------ GIVEN RECORDS
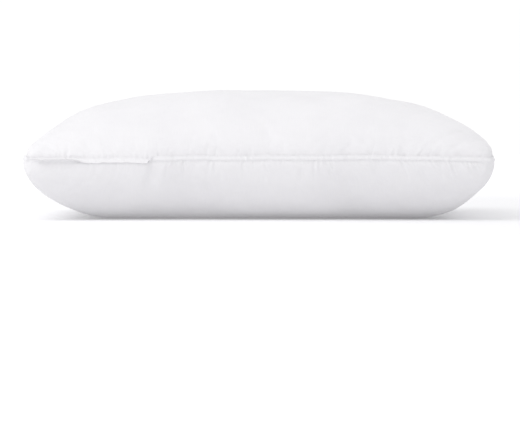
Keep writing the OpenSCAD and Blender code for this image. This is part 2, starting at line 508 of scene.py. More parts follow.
def crease(at, toward, length, width, depth):
    """Relief of one crease over the cut points: a valley with raised shoulders that starts at the seam
    point, runs toward a direction and fades out."""
    away = CUT - at
    along = away @ toward
    across = away[:, 0] * toward[1] - away[:, 1] * toward[0]
    near = (along > -2 * width) & (along < length) & (np.abs(across) < 4 * width)
    relief = np.zeros(len(CUT))
    s = across[near] / width
    fade = np.clip(1 - np.maximum(along[near], 0) / length, 0, 1) ** 1.4
    relief[near] = -depth * (1 - s**2) * np.exp(-(s**2) / 2) * fade
    return relief


def seam_stations(pitch, random):
    """Unevenly spaced places round the seam of the flat panel, each with its point, the directions along
    the side and inward, and its share of the side's length."""
    places = []
    corners = np.array([(-1, -1), (1, -1), (1, 1), (-1, 1)]) * HALF_CUT
    for side in range(4):
        start = corners[side]
        end = corners[(side + 1) % 4]
        size = np.linalg.norm(end - start)
        forward = (end - start) / size
        inward = np.array([-forward[1], forward[0]])
        at = pitch * random.uniform(0.2, 0.8)
        while at < size:
            places.append((start + forward * at, forward, inward, at / size))
            at += pitch * random.uniform(0.6, 1.45)
    return places


def heading_in(forward, inward, share, fan, reach, slant):
    """The way that a crease runs in from the seam, which fans out toward the two ends of the side."""
    slant += fan * np.sign(0.5 - share) * np.exp(-min(share, 1 - share) / reach)
    return inward * math.cos(slant) + forward * math.sin(slant)


def puckers(seed, strength):
    """The small gathers on one side of the seam, with some that run further in."""
    random = np.random.default_rng(seed)
    relief = np.zeros(len(CUT))
    for at, forward, inward, share in seam_stations(PUCKER_PITCH, random):
        long = random.uniform() < 0.2
        length = random.uniform(20, 42) * MM if long else random.uniform(7, 15) * MM
        width = random.uniform(1.6, 2.4) * MM if long else random.uniform(1.1, 1.7) * MM
        depth = strength * random.uniform(0.35, 1.0) * (1.3 if long else 1.0) * MM
        toward = heading_in(forward, inward, share, 0.5, 0.05, random.normal(0.12, 0.22))
        relief += crease(at, toward, length, width, depth)
    return relief


def soft_folds(seed):
    """Wide shallow folds that run in from the seam."""
    random = np.random.default_rng(seed)
    relief = np.zeros(len(CUT))
    for at, forward, inward, share in seam_stations(FOLD_PITCH, random):
        toward = heading_in(forward, inward, share, 0.7, 0.12, random.normal(0, 0.25))
        length = random.uniform(50, 130) * MM
        width = random.uniform(5, 11) * MM
        depth = FOLD_DEPTH * random.uniform(0.4, 1.0) * MM
        relief += crease(at, toward, length, width, depth)
    return relief


def corner_tucks(depth):
    """A crease that runs in from each corner, where the panel is gathered two ways."""
    relief = np.zeros(len(CUT))
    for sign_x, sign_y, turn in ((-1, -1, 0.10), (1, -1, -0.08), (1, 1, 0.05), (-1, 1, -0.12)):
        at = HALF_CUT * (sign_x, sign_y)
        heading = math.pi / 4 + turn
        toward = np.array([-sign_x * math.cos(heading), -sign_y * math.sin(heading)])
        relief += crease(at, toward, TUCK_LENGTH, TUCK_WIDTH, depth)
    return relief


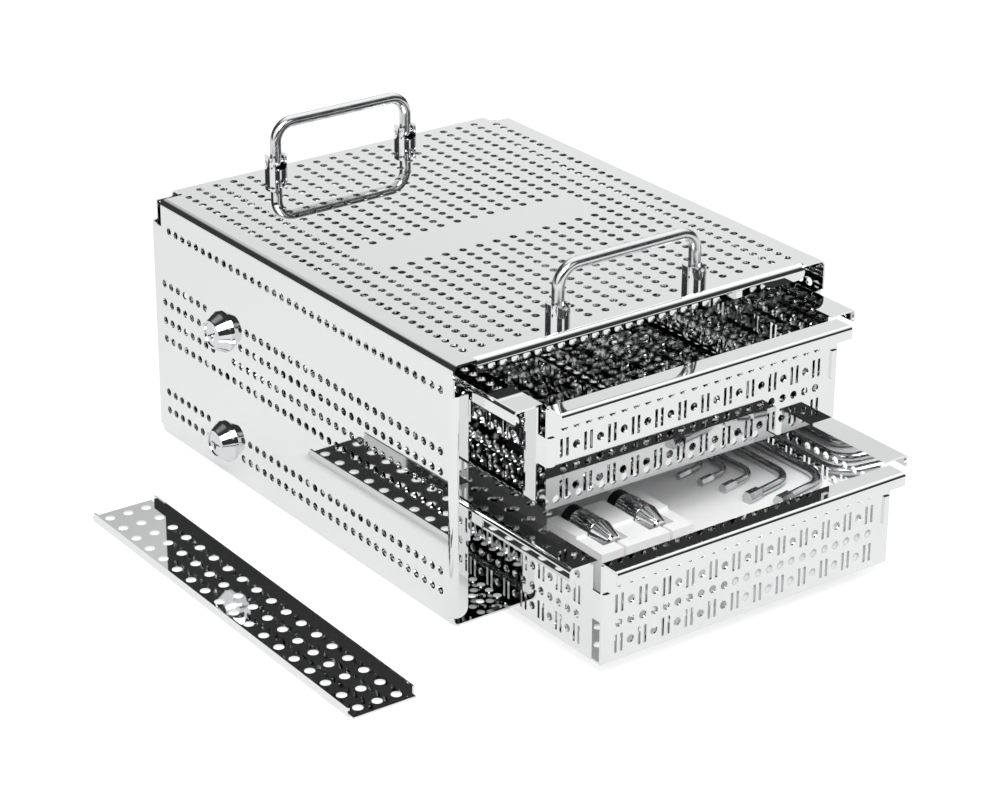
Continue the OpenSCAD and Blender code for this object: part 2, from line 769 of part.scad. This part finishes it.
------------
** PROBLEM **
Write out the whole listing again. Match it word for word.

** SOLUTION TO THIS TASK **
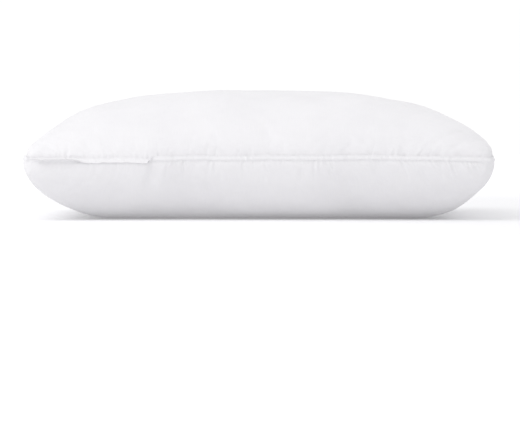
Keep writing the OpenSCAD and Blender code for this image. This is part 2, starting at line 508 of scene.py. More parts follow.
def crease(at, toward, length, width, depth):
    """Relief of one crease over the cut points: a valley with raised shoulders that starts at the seam
    point, runs toward a direction and fades out."""
    away = CUT - at
    along = away @ toward
    across = away[:, 0] * toward[1] - away[:, 1] * toward[0]
    near = (along > -2 * width) & (along < length) & (np.abs(across) < 4 * width)
    relief = np.zeros(len(CUT))
    s = across[near] / width
    fade = np.clip(1 - np.maximum(along[near], 0) / length, 0, 1) ** 1.4
    relief[near] = -depth * (1 - s**2) * np.exp(-(s**2) / 2) * fade
    return relief


def seam_stations(pitch, random):
    """Unevenly spaced places round the seam of the flat panel, each with its point, the directions along
    the side and inward, and its share of the side's length."""
    places = []
    corners = np.array([(-1, -1), (1, -1), (1, 1), (-1, 1)]) * HALF_CUT
    for side in range(4):
        start = corners[side]
        end = corners[(side + 1) % 4]
        size = np.linalg.norm(end - start)
        forward = (end - start) / size
        inward = np.array([-forward[1], forward[0]])
        at = pitch * random.uniform(0.2, 0.8)
        while at < size:
            places.append((start + forward * at, forward, inward, at / size))
            at += pitch * random.uniform(0.6, 1.45)
    return places


def heading_in(forward, inward, share, fan, reach, slant):
    """The way that a crease runs in from the seam, which fans out toward the two ends of the side."""
    slant += fan * np.sign(0.5 - share) * np.exp(-min(share, 1 - share) / reach)
    return inward * math.cos(slant) + forward * math.sin(slant)


def puckers(seed, strength):
    """The small gathers on one side of the seam, with some that run further in."""
    random = np.random.default_rng(seed)
    relief = np.zeros(len(CUT))
    for at, forward, inward, share in seam_stations(PUCKER_PITCH, random):
        long = random.uniform() < 0.2
        length = random.uniform(20, 42) * MM if long else random.uniform(7, 15) * MM
        width = random.uniform(1.6, 2.4) * MM if long else random.uniform(1.1, 1.7) * MM
        depth = strength * random.uniform(0.35, 1.0) * (1.3 if long else 1.0) * MM
        toward = heading_in(forward, inward, share, 0.5, 0.05, random.normal(0.12, 0.22))
        relief += crease(at, toward, length, width, depth)
    return relief


def soft_folds(seed):
    """Wide shallow folds that run in from the seam."""
    random = np.random.default_rng(seed)
    relief = np.zeros(len(CUT))
    for at, forward, inward, share in seam_stations(FOLD_PITCH, random):
        toward = heading_in(forward, inward, share, 0.7, 0.12, random.normal(0, 0.25))
        length = random.uniform(50, 130) * MM
        width = random.uniform(5, 11) * MM
        depth = FOLD_DEPTH * random.uniform(0.4, 1.0) * MM
        relief += crease(at, toward, length, width, depth)
    return relief


def corner_tucks(depth):
    """A crease that runs in from each corner, where the panel is gathered two ways."""
    relief = np.zeros(len(CUT))
    for sign_x, sign_y, turn in ((-1, -1, 0.10), (1, -1, -0.08), (1, 1, 0.05), (-1, 1, -0.12)):
        at = HALF_CUT * (sign_x, sign_y)
        heading = math.pi / 4 + turn
        toward = np.array([-sign_x * math.cos(heading), -sign_y * math.sin(heading)])
        relief += crease(at, toward, TUCK_LENGTH, TUCK_WIDTH, depth)
    return relief


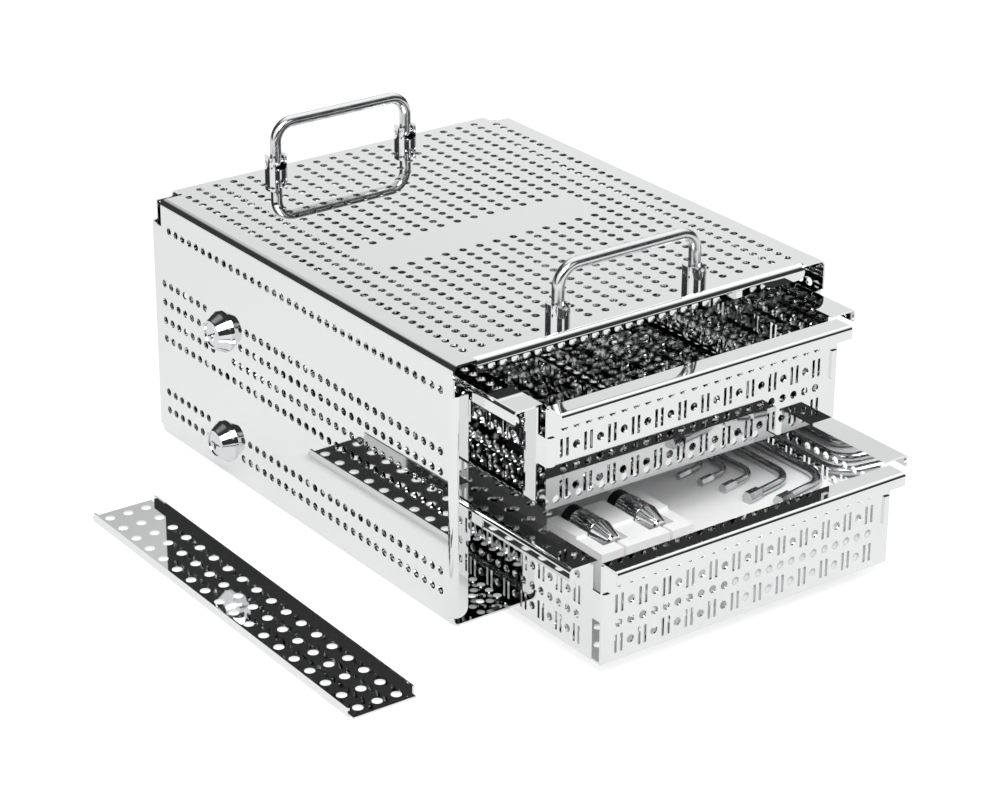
Continue the OpenSCAD and Blender code for this object: part 2, from line 769 of part.scad. This part finishes it.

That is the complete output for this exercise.